Many times the thermalpowerplant is build for thermal energy and the electrical power is jut "byproduct". Shame its both thermal and electrical power that are needed more in winter time. As more u produce other less u can have other.

In place i work we use lot of thermal energy and its big issue to recover as much of it as possible. It's big money in it.
 
Originally posted by Peter Nachtwey:

The waste heat of a coal plant power heats surrounding homes.

They actually use waste heat for that? I was discussing this with Pandiani a while back. In his case the home heating is a budgetted energy consumer. They burn extra for the express purpose of heating homes. As I remember he said the efficiency of the power plant is so much higher than anything else they can get their hands on that it makes sense to do it that way.

Keith
 
They actually use waste heat for that? I was discussing this with Pandiani a while back.
Are you saying the local coal plant also generates steam or hot water for home heating? This is all new to me.

Those big concrete things in the rivers with all that water are called dams.
Well duh, the point I was trying to make is that I didn't know that power came from anywhere else until I was in college and they were just build Trojan. What a flop that was, it bet someone screwed up their boiler chemistry. I din't leave the northwest until I joined the navy. And don't forget WPPS or 'whoops' as it came to be to known.

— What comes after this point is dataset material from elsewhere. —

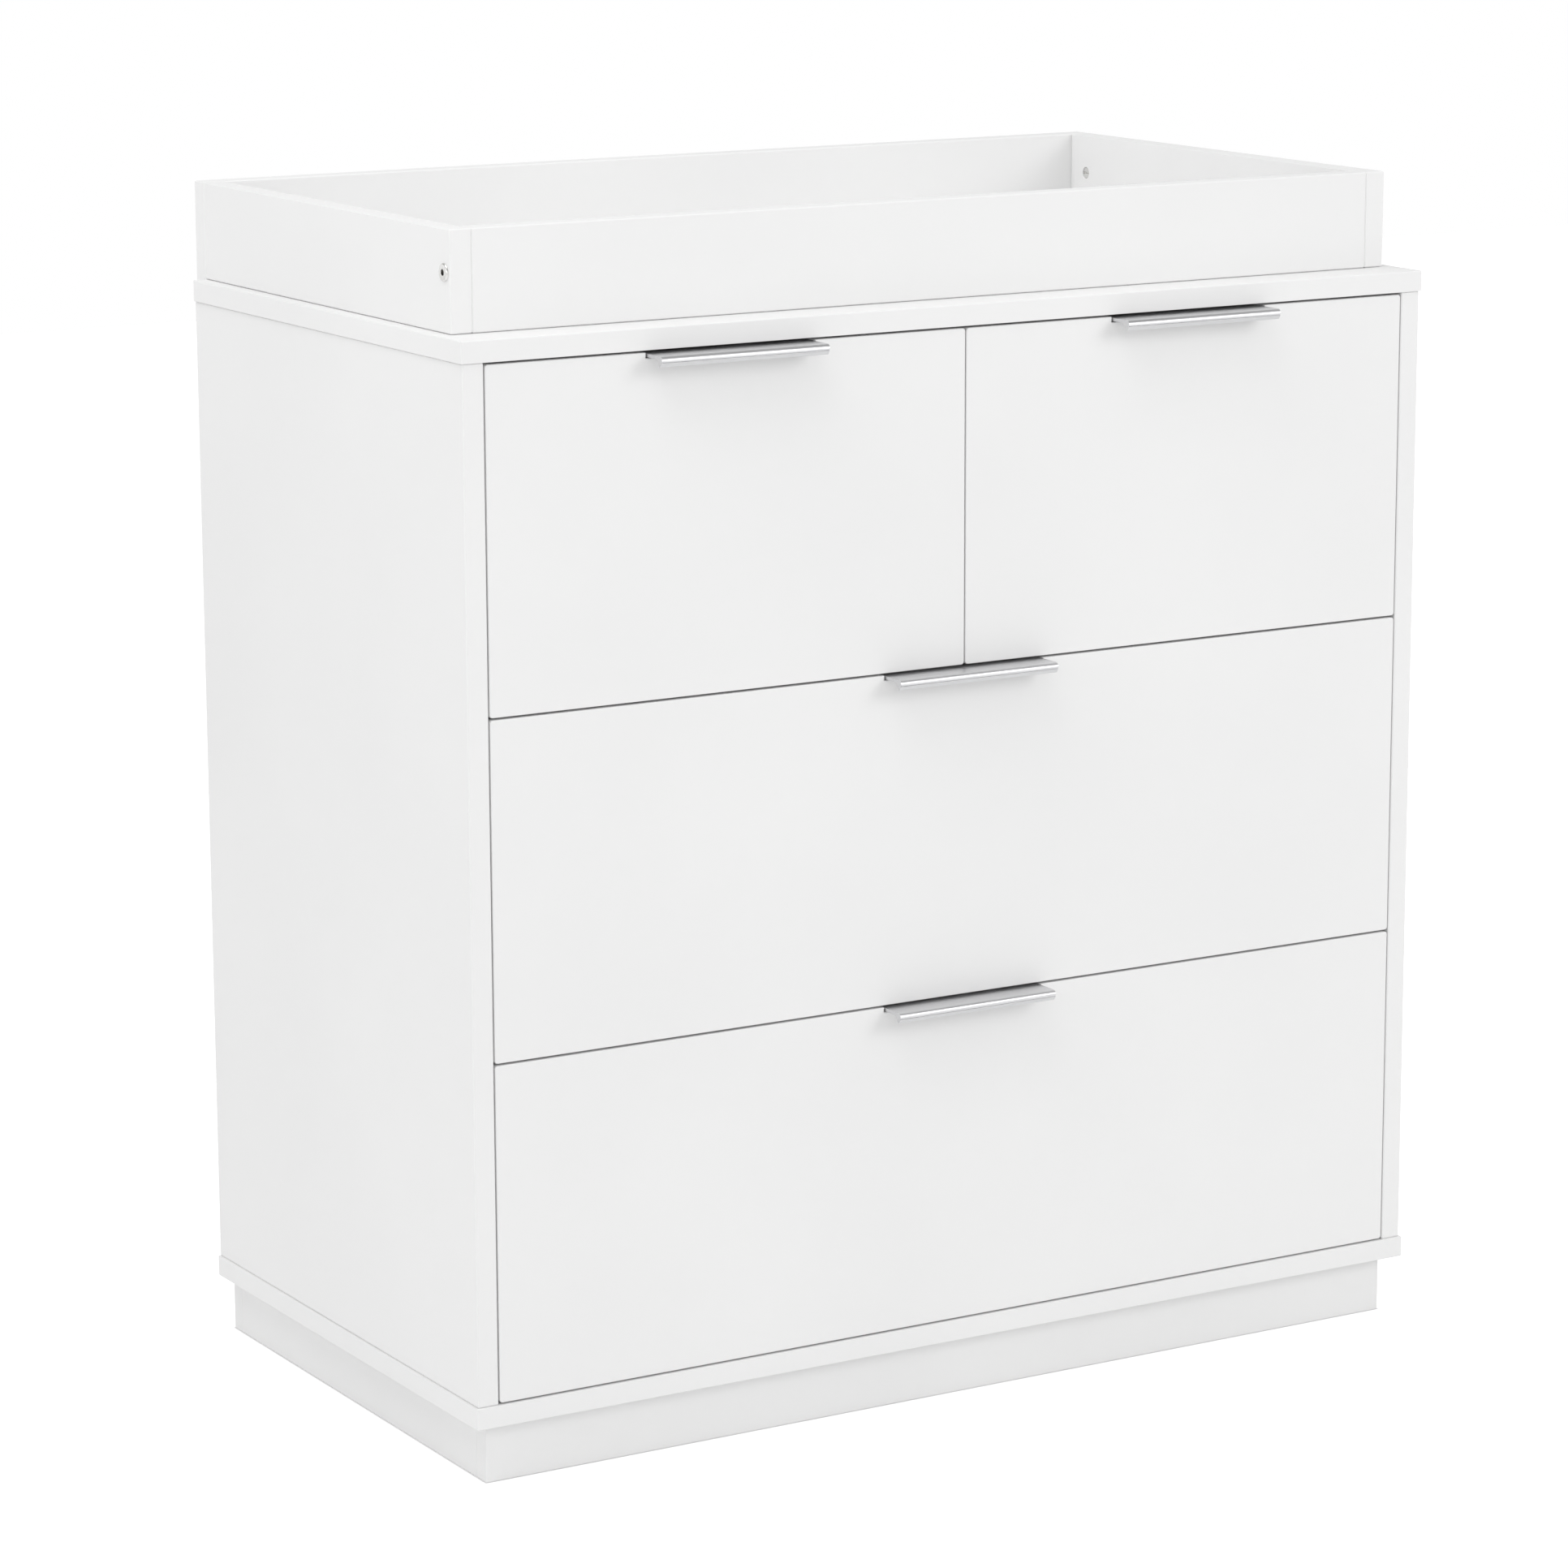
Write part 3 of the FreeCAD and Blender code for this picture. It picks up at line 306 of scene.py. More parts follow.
def finishPiece(name, vertices, faces, node):
    # doubles merged, faces turned outwards, large faces kept flat by weighted normals
    mesh = bpy.data.meshes.new(name)
    mesh.from_pydata(vertices.tolist(), [], faces)
    work = bmesh.new()
    work.from_mesh(mesh)
    bmesh.ops.remove_doubles(work, verts=work.verts, dist=meshSettings["merge"])
    bmesh.ops.dissolve_degenerate(work, edges=work.edges, dist=meshSettings["speck"])
    bmesh.ops.recalc_face_normals(work, faces=work.faces)
    work.to_mesh(mesh)
    work.free()
    mesh.shade_smooth()
    mesh.set_sharp_from_angle(angle=math.radians(meshSettings["sharpAngle"]))
    piece = bpy.data.objects.new(name, mesh)
    bpy.context.scene.collection.objects.link(piece)
    mesh.materials.append(materials[slotOf[node]])
    weighted = piece.modifiers.new("flatFaces", "WEIGHTED_NORMAL")
    weighted.keep_sharp = True
    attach(piece, bodyOf[node])
    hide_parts(node)
    return piece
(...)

What is really insane is that our local news was blaming the wind farms along the Columbia river for harming fish. According to the stupid ABC new reporters the wind farms generate too much energy. The dams don't need the water to generate power so they must let it spill. Apparently this hurts the fish more than using the water to generate power.
Go figure. It seems to me that the same amount of water must flow from the dam whether the water is used for power or not. If the water isn't flowed by the dam then the water level will change.